■ TASK DETAILS ■
Please write out the material below exactly as given.

■ GIVEN INFORMATION ■
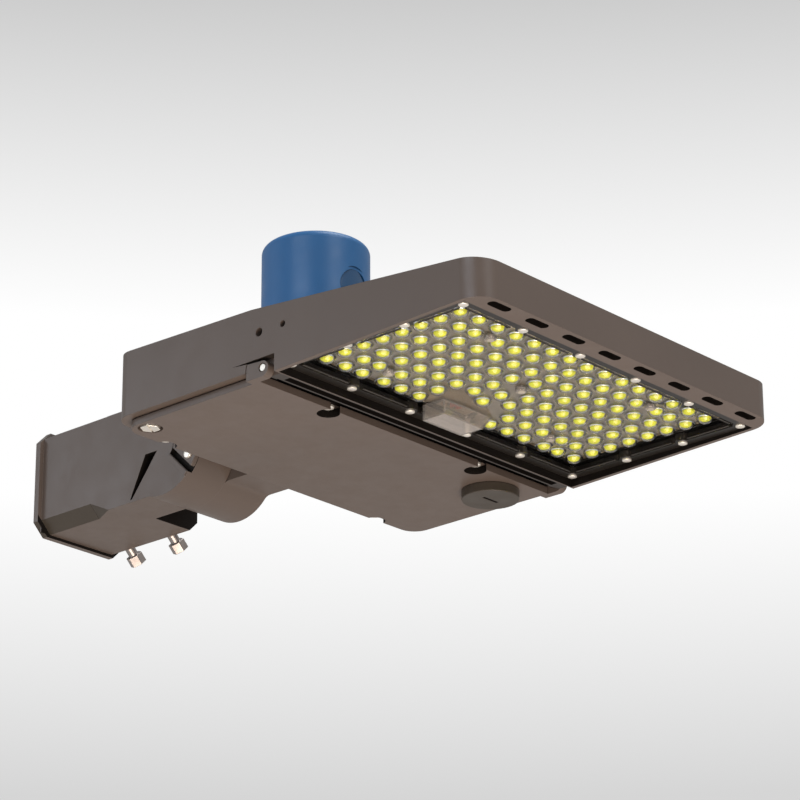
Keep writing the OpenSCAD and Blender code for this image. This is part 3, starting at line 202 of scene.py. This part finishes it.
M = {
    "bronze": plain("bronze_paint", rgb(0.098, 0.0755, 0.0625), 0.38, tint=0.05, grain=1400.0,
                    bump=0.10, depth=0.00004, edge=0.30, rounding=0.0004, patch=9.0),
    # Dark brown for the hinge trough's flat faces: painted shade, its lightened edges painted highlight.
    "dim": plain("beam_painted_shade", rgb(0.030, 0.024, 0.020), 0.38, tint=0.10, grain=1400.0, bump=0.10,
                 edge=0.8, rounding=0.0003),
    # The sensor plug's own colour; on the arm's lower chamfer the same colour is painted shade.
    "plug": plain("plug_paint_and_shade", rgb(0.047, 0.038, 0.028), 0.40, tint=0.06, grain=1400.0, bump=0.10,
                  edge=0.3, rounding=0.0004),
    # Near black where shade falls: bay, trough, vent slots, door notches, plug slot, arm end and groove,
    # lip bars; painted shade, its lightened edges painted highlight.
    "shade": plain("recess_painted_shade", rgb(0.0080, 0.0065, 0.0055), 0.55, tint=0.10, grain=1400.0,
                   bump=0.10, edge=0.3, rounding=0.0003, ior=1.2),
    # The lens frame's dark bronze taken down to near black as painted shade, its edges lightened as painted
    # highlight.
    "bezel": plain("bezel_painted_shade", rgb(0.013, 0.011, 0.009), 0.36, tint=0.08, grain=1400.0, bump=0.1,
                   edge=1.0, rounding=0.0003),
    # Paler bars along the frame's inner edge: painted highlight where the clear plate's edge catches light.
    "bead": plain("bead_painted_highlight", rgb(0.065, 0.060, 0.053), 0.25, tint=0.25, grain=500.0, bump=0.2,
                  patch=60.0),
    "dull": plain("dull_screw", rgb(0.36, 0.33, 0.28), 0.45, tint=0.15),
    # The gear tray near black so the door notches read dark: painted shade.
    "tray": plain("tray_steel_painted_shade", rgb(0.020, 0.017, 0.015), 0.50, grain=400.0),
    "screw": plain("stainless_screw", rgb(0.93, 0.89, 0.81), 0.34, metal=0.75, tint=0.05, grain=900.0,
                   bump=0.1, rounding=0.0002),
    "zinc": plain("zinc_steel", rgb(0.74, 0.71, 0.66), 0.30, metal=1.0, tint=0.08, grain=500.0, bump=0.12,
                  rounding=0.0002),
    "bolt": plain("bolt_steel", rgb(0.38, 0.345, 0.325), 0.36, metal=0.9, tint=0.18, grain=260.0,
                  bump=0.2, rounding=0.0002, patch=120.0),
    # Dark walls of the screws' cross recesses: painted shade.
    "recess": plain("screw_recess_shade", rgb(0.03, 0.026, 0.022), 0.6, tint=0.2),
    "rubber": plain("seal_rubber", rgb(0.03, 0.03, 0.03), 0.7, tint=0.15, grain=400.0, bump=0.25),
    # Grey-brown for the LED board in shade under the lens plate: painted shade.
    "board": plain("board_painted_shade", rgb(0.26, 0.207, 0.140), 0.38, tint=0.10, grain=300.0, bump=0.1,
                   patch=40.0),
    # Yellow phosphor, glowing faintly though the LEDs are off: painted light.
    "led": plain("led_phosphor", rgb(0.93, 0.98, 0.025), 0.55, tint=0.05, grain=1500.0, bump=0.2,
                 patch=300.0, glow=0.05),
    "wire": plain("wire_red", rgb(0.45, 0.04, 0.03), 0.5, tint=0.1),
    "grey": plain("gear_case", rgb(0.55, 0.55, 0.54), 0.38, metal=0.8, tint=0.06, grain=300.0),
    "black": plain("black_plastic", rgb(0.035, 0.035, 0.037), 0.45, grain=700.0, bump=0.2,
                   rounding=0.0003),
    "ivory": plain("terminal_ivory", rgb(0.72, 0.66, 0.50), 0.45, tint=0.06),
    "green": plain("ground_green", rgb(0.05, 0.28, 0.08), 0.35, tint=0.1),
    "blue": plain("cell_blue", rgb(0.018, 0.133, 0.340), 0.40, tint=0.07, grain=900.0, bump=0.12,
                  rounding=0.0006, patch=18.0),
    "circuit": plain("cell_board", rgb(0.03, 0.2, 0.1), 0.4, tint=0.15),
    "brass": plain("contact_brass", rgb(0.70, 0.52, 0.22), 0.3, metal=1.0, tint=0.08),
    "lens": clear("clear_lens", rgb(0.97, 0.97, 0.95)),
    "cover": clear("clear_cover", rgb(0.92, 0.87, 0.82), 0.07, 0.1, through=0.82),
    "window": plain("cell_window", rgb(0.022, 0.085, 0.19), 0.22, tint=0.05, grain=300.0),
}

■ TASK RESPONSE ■
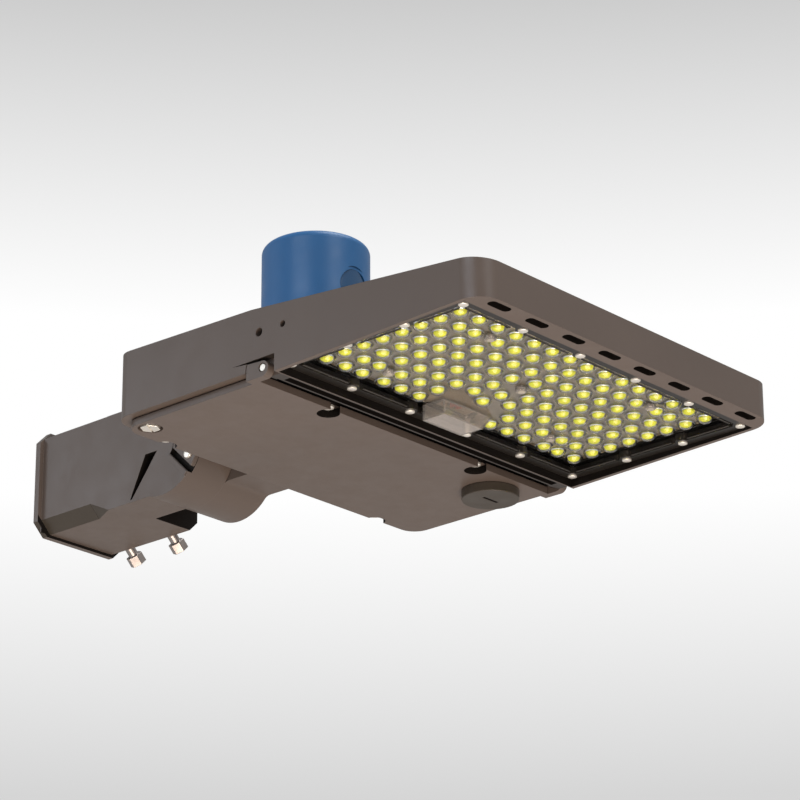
Keep writing the OpenSCAD and Blender code for this image. This is part 3, starting at line 202 of scene.py. This part finishes it.
M = {
    "bronze": plain("bronze_paint", rgb(0.098, 0.0755, 0.0625), 0.38, tint=0.05, grain=1400.0,
                    bump=0.10, depth=0.00004, edge=0.30, rounding=0.0004, patch=9.0),
    # Dark brown for the hinge trough's flat faces: painted shade, its lightened edges painted highlight.
    "dim": plain("beam_painted_shade", rgb(0.030, 0.024, 0.020), 0.38, tint=0.10, grain=1400.0, bump=0.10,
                 edge=0.8, rounding=0.0003),
    # The sensor plug's own colour; on the arm's lower chamfer the same colour is painted shade.
    "plug": plain("plug_paint_and_shade", rgb(0.047, 0.038, 0.028), 0.40, tint=0.06, grain=1400.0, bump=0.10,
                  edge=0.3, rounding=0.0004),
    # Near black where shade falls: bay, trough, vent slots, door notches, plug slot, arm end and groove,
    # lip bars; painted shade, its lightened edges painted highlight.
    "shade": plain("recess_painted_shade", rgb(0.0080, 0.0065, 0.0055), 0.55, tint=0.10, grain=1400.0,
                   bump=0.10, edge=0.3, rounding=0.0003, ior=1.2),
    # The lens frame's dark bronze taken down to near black as painted shade, its edges lightened as painted
    # highlight.
    "bezel": plain("bezel_painted_shade", rgb(0.013, 0.011, 0.009), 0.36, tint=0.08, grain=1400.0, bump=0.1,
                   edge=1.0, rounding=0.0003),
    # Paler bars along the frame's inner edge: painted highlight where the clear plate's edge catches light.
    "bead": plain("bead_painted_highlight", rgb(0.065, 0.060, 0.053), 0.25, tint=0.25, grain=500.0, bump=0.2,
                  patch=60.0),
    "dull": plain("dull_screw", rgb(0.36, 0.33, 0.28), 0.45, tint=0.15),
    # The gear tray near black so the door notches read dark: painted shade.
    "tray": plain("tray_steel_painted_shade", rgb(0.020, 0.017, 0.015), 0.50, grain=400.0),
    "screw": plain("stainless_screw", rgb(0.93, 0.89, 0.81), 0.34, metal=0.75, tint=0.05, grain=900.0,
                   bump=0.1, rounding=0.0002),
    "zinc": plain("zinc_steel", rgb(0.74, 0.71, 0.66), 0.30, metal=1.0, tint=0.08, grain=500.0, bump=0.12,
                  rounding=0.0002),
    "bolt": plain("bolt_steel", rgb(0.38, 0.345, 0.325), 0.36, metal=0.9, tint=0.18, grain=260.0,
                  bump=0.2, rounding=0.0002, patch=120.0),
    # Dark walls of the screws' cross recesses: painted shade.
    "recess": plain("screw_recess_shade", rgb(0.03, 0.026, 0.022), 0.6, tint=0.2),
    "rubber": plain("seal_rubber", rgb(0.03, 0.03, 0.03), 0.7, tint=0.15, grain=400.0, bump=0.25),
    # Grey-brown for the LED board in shade under the lens plate: painted shade.
    "board": plain("board_painted_shade", rgb(0.26, 0.207, 0.140), 0.38, tint=0.10, grain=300.0, bump=0.1,
                   patch=40.0),
    # Yellow phosphor, glowing faintly though the LEDs are off: painted light.
    "led": plain("led_phosphor", rgb(0.93, 0.98, 0.025), 0.55, tint=0.05, grain=1500.0, bump=0.2,
                 patch=300.0, glow=0.05),
    "wire": plain("wire_red", rgb(0.45, 0.04, 0.03), 0.5, tint=0.1),
    "grey": plain("gear_case", rgb(0.55, 0.55, 0.54), 0.38, metal=0.8, tint=0.06, grain=300.0),
    "black": plain("black_plastic", rgb(0.035, 0.035, 0.037), 0.45, grain=700.0, bump=0.2,
                   rounding=0.0003),
    "ivory": plain("terminal_ivory", rgb(0.72, 0.66, 0.50), 0.45, tint=0.06),
    "green": plain("ground_green", rgb(0.05, 0.28, 0.08), 0.35, tint=0.1),
    "blue": plain("cell_blue", rgb(0.018, 0.133, 0.340), 0.40, tint=0.07, grain=900.0, bump=0.12,
                  rounding=0.0006, patch=18.0),
    "circuit": plain("cell_board", rgb(0.03, 0.2, 0.1), 0.4, tint=0.15),
    "brass": plain("contact_brass", rgb(0.70, 0.52, 0.22), 0.3, metal=1.0, tint=0.08),
    "lens": clear("clear_lens", rgb(0.97, 0.97, 0.95)),
    "cover": clear("clear_cover", rgb(0.92, 0.87, 0.82), 0.07, 0.1, through=0.82),
    "window": plain("cell_window", rgb(0.022, 0.085, 0.19), 0.22, tint=0.05, grain=300.0),
}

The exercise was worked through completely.